Возобновление двора. – Госпожа Соассон. – Старинный вид Лувра. – Тюильрийские собрания. – Сундуки, и сундучки. – Голодный стол у королевы. – Посланник ощупью. – Ужин ограбленного короля. – Комнаты фрейлин. – Больной Мазарини. – Дипломатия и лекарство. – Секретная нота. – Появление «Школы мужей» Мольера. – Пожар в Лувре. – Духовник королевы. – Щекотливость Марии-Терезии. – Монах пожарный. – Описание дворца Мазарини. – Смертный приговор Кардиналу. – Печальное прощанье министра с богатством. – Игорный долг при кончине. – Ужас. – Кокетство умирающего. – Скупость на смертном одре. – Кольбер швейцаром. – Последние советы Мазарини Людовику XIV. – Смерть кардинала. – Его портрет. – Его эпитафия.
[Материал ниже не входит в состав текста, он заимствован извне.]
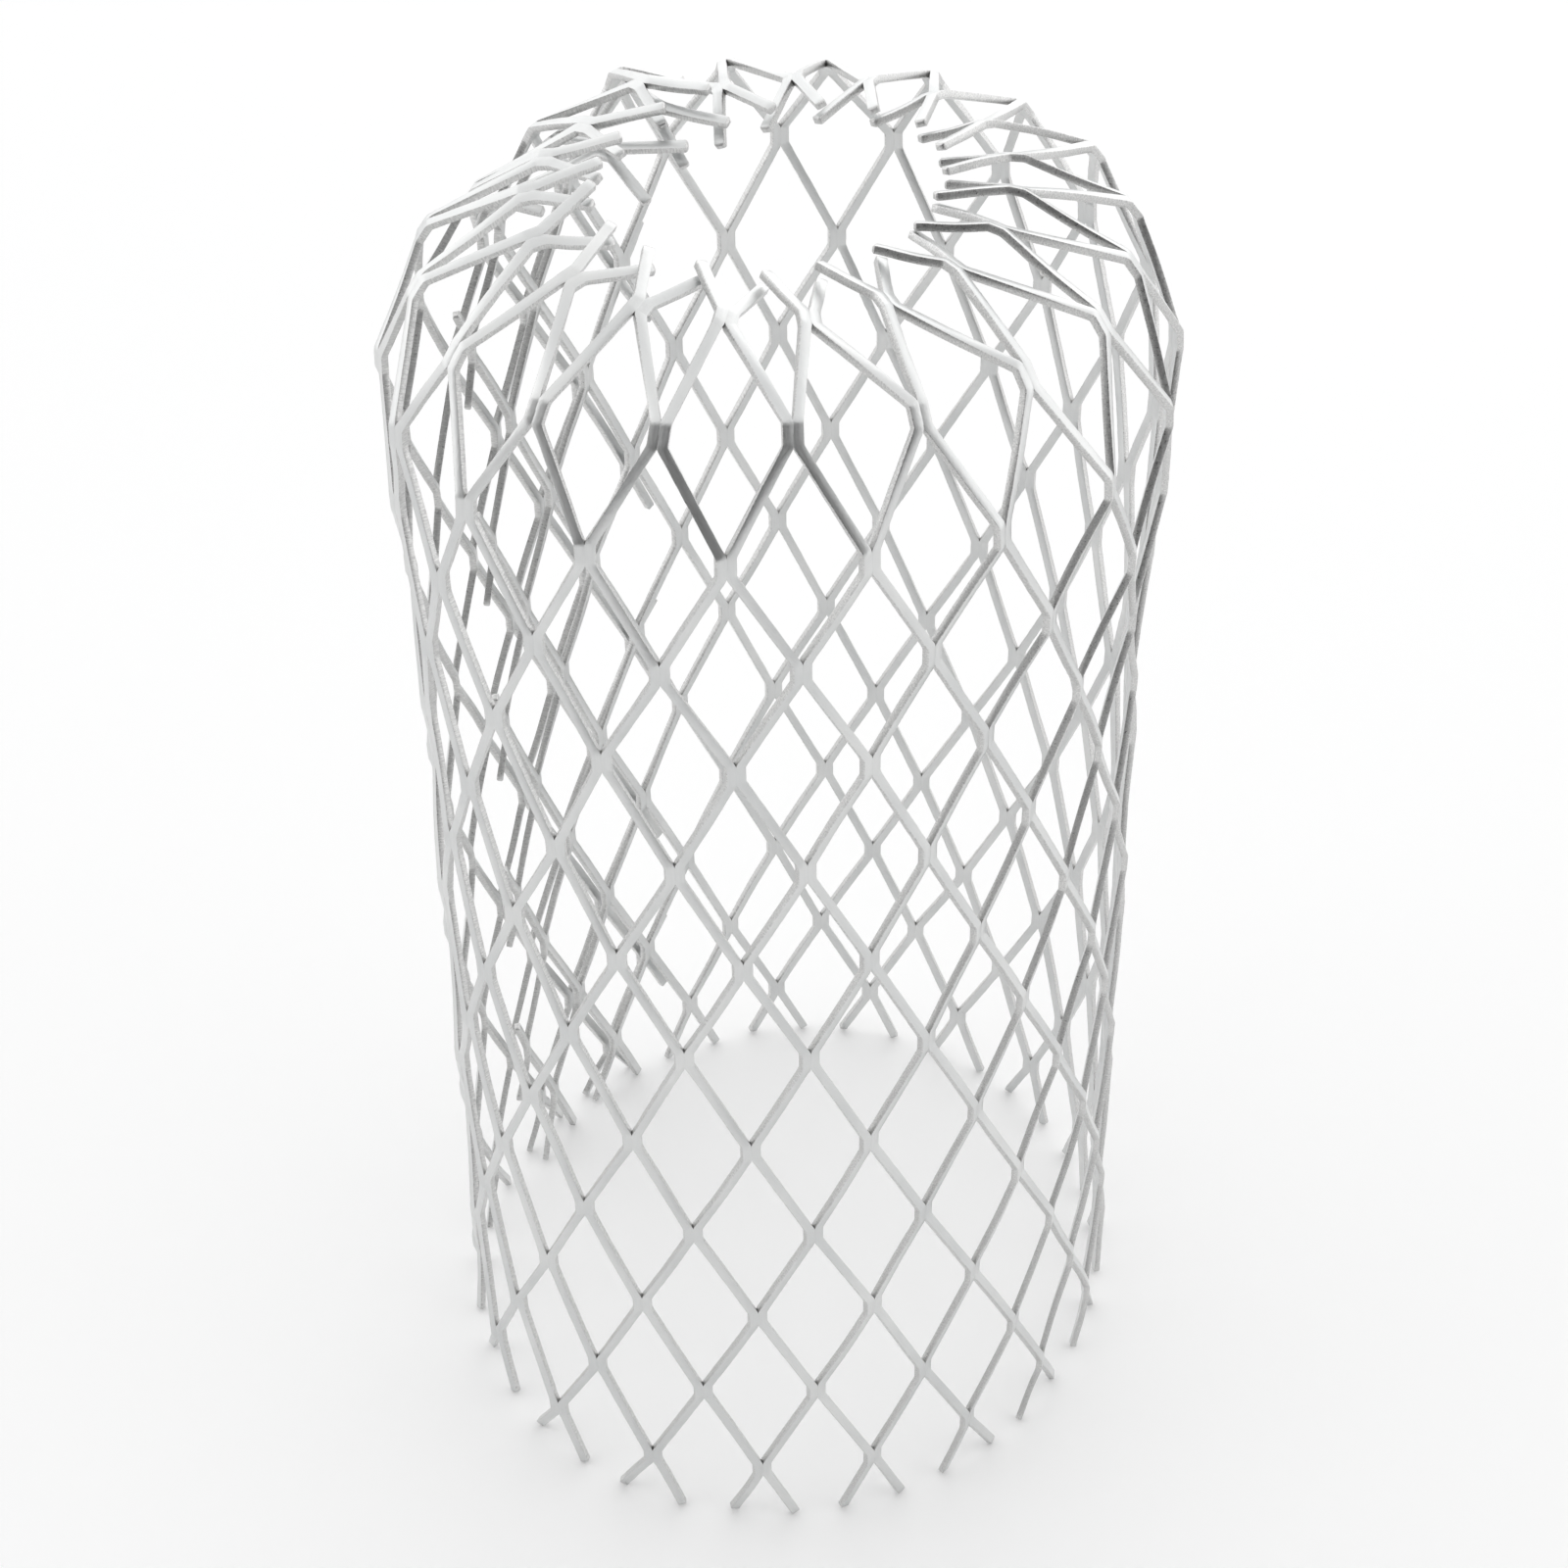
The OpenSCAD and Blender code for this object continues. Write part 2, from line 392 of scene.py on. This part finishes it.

Двор принял новый вид, со времени переселения в Лувр молодой королевы: графиня Соассон, назначенная в правительницы дома ее величества, потихоньку обновила весь старинный церемониал, который вдовствующая королева сохраняла потому, что он напоминал ей молодость. Графиня Соассон, привыкшая к итальянской роскоши своего дяди, чрезвычайно недовольна устарелой внутренностью дворца наших королей; эти высокие окна, состоящие из множества мелких стеклышек, обделанных в свинцовый переплет, эти зеркала из многих узких составных частей, когда Венеция присылает нам их в три и четыре квадратных фута; эти столбы, беспорядочно увешанные аркебузами; наконец, все это обветшалое великолепие, которое делается смешным при сравнении его с щегольским убранством во дворце кардинала, до такой степени ненавистно графине, что она согласилась перевести собрания королевы в Тюильри, на что ее величество изъявила согласие.
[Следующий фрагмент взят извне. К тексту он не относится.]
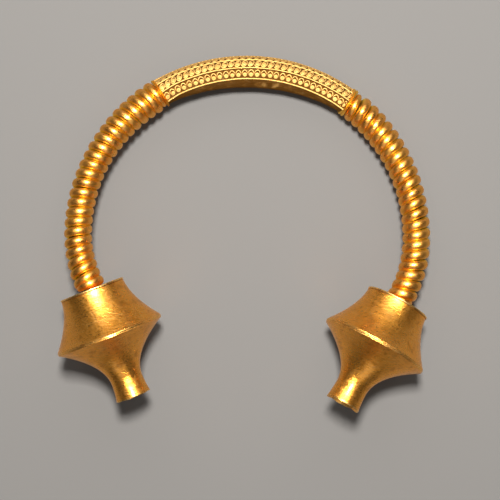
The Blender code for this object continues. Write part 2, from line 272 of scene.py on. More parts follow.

Дамы нового двора и фрейлины Марии-Терезии, которые все молоденькие и хорошенькие, громко жалуются на отсутствие даже старой мебели в своих комнатах; они хотели бы заменить неуклюжие сундуки, в которые принуждены втискивать свои наряды, сундучки, куда они прятали свои золотые вещи. Но все преобразования не могут совершиться разом. Стол ее величества уже гораздо лучше прежнего, ибо метрдотели регентши были известны во всей Европе своей неловкостью и скряжничеством. Еще не забыли, как в 1645 г. когда королева хотела угостить польских посланников в Фонтэнебло, за первым блюдом недостало говядины. В довершение бедствия, иностранцы эти после пиршества, должны были проходить по длинным галереям и комнатам, которые забыли осветить. Недавно еще господин Лионн получил приказание угостить при дворе первых испанских вельмож, присланных во Францию для заключения мира, и каково же было его положение, когда он узнал, в момент подачи, ужина, что все блюда были на дороге расхищены офицерами и служителями, и эти блюда, отнятые у похитителей в амбразурах окон, в чуланах, в коридорах, появились на королевском столе опустошенными на половину.